I may be overstating my claim. It may be that DSGE models tweaked to give the same forecasts as atheoretic models are used. But no one has an interest in paying the middle man (the tweaked theory).

I'd say the way in which money has influence economics is by promoting in general a right wing slant (compared to view best supported by the evidence). Many prominent economists are very right wing. If asked, they advise people to vote for Republicans. Now I note that US economists are on average a bit to the left of the US center (the general academic thing beats the field specific thing). My view that the profession is slanted right compared to the evidence just means I am to the left of most of the profession.

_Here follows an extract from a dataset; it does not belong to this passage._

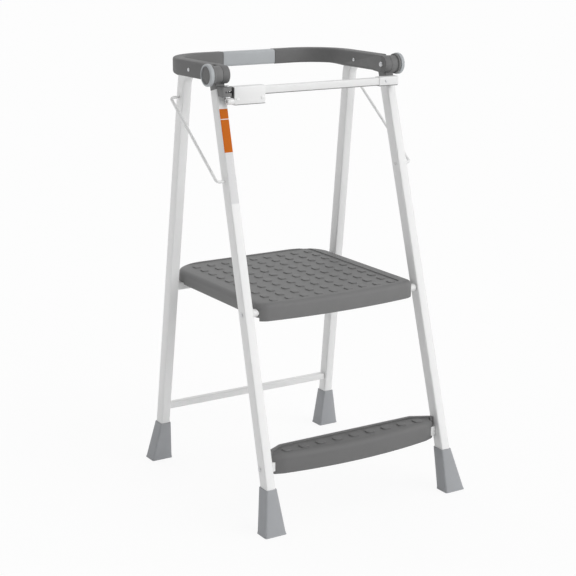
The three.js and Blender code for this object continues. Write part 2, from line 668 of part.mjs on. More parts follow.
// Rings stand square to the mean direction at each corner of the wire.
function wire(points, radius, sides) {
  const n = points.length;
  const direction = points.map((p, i) => {
    const a = points[Math.max(i - 1, 0)];
    const b = points[Math.min(i + 1, n - 1)];
    return b.clone().sub(p).normalize().add(p.clone().sub(a).normalize()).normalize();
  });
  let u = V(0, 0, 1);
  return loft(points.map((p, i) => {
    const w = direction[i];
    u = u.clone().addScaledVector(w, -u.dot(w)).normalize();
    const v = w.clone().cross(u);
    return Array.from({ length: sides }, (_, k) => {
      const a = (2 * Math.PI * k) / sides;
      return p.clone().addScaledVector(u, radius * Math.cos(a))
        .addScaledVector(v, radius * Math.sin(a));
    });
  }));
}
addPair('stay', toSolid(wire(stayPath(), STAY_R, 10)), MATERIAL.white);

// ---------------------------------------------------------------- treads

// Plan outline of a tread: front edge bowed forward, rounded front corners and cut-back rear
// corners, all of it moved in by the given amount.
function treadOutline({ half, front: frontEdge, rear: rearEdge, bow, corner, cutX, cutY, soft },
  inset) {
  const x = half - inset;
  const [yf, yr] = [frontEdge + inset, rearEdge - inset];
  const slant = Math.hypot(cutX, cutY);
  const backX = cutX - inset + (inset * (slant - cutX)) / cutY;
  const backY = cutY - inset + (inset * (slant - cutY)) / cutX;
  const along = { x: (backX / Math.hypot(backX, backY)) * soft,
    y: (backY / Math.hypot(backX, backY)) * soft };
  const room = (yr - backY - soft - yf) / (1 + (2 * bow) / (x - corner)) - GAP;
  const r = Math.min(Math.max(corner - inset, GAP), room);
  const slope = (2 * bow) / (x - r);
  const shape = new THREE.Shape();
  shape.moveTo(-x + r, yf);
  shape.quadraticCurveTo(0, yf - 2 * bow, x - r, yf);
  shape.quadraticCurveTo(x, yf + slope * r, x, yf + (slope + 1) * r);
  shape.lineTo(x, yr - backY - soft);
  shape.quadraticCurveTo(x, yr - backY, x - along.x, yr - backY + along.y);
  shape.lineTo(x - backX + along.x, yr - along.y);
  shape.quadraticCurveTo(x - backX, yr, x - backX - soft, yr);
  shape.lineTo(-x + backX + soft, yr);
  shape.quadraticCurveTo(-x + backX, yr, -x + backX - along.x, yr - along.y);
  shape.lineTo(-x + along.x, yr - backY + along.y);
  shape.quadraticCurveTo(-x, yr - backY, -x, yr - backY - soft);
  shape.lineTo(-x, yf + (slope + 1) * r);
  shape.quadraticCurveTo(-x, yf + slope * r, -x + r, yf);
  return shape;
}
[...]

In any case this has almost nothing to do with missing the warning signs.

1 comment:

Eric Titus said...

Interesting post.
I would not really argue that economists were 'bribed', but it is more than coincidental that EMH and DSGE are popular in financial models and were useless for predicting the crisis. I would say the convergence of methods used in economics and finance--driven in part by ties between the two fields--led to a mutual blind spot. I don't think this connection can explain everything, but it seems like a contributing factor to the mistakes of 00's econ.

An analogy might be made to regulators and the Fed, arguably a similar situation. Some claim that regulators were hesitant to criticize the banks that they were hoping to work for. But certainly some of the blame for the failures of the previous regulatory regime was that the goverment was using very similar methods to the banks to evaluate the potential for economic downturns.